Across the street is our Laotian family. We met the son when we first moved in. He kept asking me two or three questions at a time. I said to him, "You sound like a cop." He said, "I am taking criminal justice. Yes, I plan on it. Why do you know my mother's name?"

Next to them is the painter, who donates five-gallon paint pails to me, every so often. They are perfectly clean and so handy for storing and carrying rainwater. Our dentist's mother got one, and so did another friend. The painter's children and extended family children play outside and love to run to Sassy for some petting. She also visits the children next door, who moved in recently. Sassy is neutral about adults, until they welcome her. Then she adds them to her list of flock members. The children are always her immediate interest and she goes to them at once, a bit too loud but always gentle.

On Joye Street lives Pat and her husband John. They assume we will stop and visit when we go by. Once Pat was too tired to get out of bed. She said, "I was in bed. I heard Sassy. I said hello Sassy. Have a nice day Sassy. But I could not get up."

There are other neighbors, too. One stopped us at Cracker Barrel and said, "You own Sassy. We see you walk by every day."

Monday, August 21, 2017

Sassy Updates

Sassy is doing well. She just had a good vet's appointment, where she proved to be very healthy. They are a little afraid of her, because she can make some very quick snapping motions, but she never bites. Sassy is so kindly that she cannot hold her fierce look long - it turns into a smile.

Everyone notices that smile. Sassy does have a habit of barking too loudly when excited about meeting someone. She even thinks that barking in the face of a cat is a warm and friendly gesture. Those who know her realize that all they have to do is say, "Come here, Sassy!" and she is all wiggles and happiness.

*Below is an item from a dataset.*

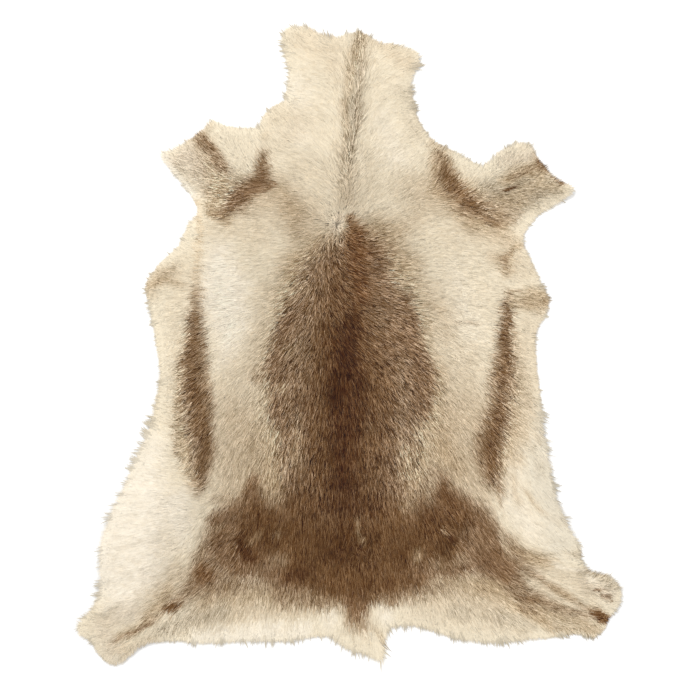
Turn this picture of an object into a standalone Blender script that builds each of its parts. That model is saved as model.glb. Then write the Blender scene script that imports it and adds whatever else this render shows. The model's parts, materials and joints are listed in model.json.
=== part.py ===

Her latest entertainment is to howl during new songs about her. She gets buggy eyed when I start to sing - not from pain, I hope - and howls for the chorus, with her muzzle in the air.

Sassy has a regular routine, which she expects to be followed:

  1. A sunrise morning walk and an afternoon walk. No excuses, except rain.
  2. Two meals a day, plus tidbits here and there.
  3. Night-time begins with a dab of ice-cream, which we call Frosty Paws, a cheap ice milk sold under that name for pets. She gets very little, but she expects it and makes a lot of noise until it is delivered with great fanfare.
  4. A treat has to follow the Frosty Paws. Normally it is a training bit of food or a little bacon flavored wafer. We though Frosty Paws would substitute for the treat, but she insists on both.
  5. She always has a lovey time before going to sleep. Sometimes she growls and demands it. At other times she comes forward on the bed and gives each of us a big hug. She smiles while we pet her and tell her what a good dog she has been.
  6. No animal videos are allowed on the computer, especially dog videos. No matter what I do, she spots them and barks them away. She tolerates graphics but growls at ones that do not please her.

 Sassy took Chris to an estate sale a block away.
That was Chris' first walk after her surgery.

Sassy attended the 50th Moline High Reunion, Class of 1966,
visiting with Toby, Guy, and the Country Style crowd.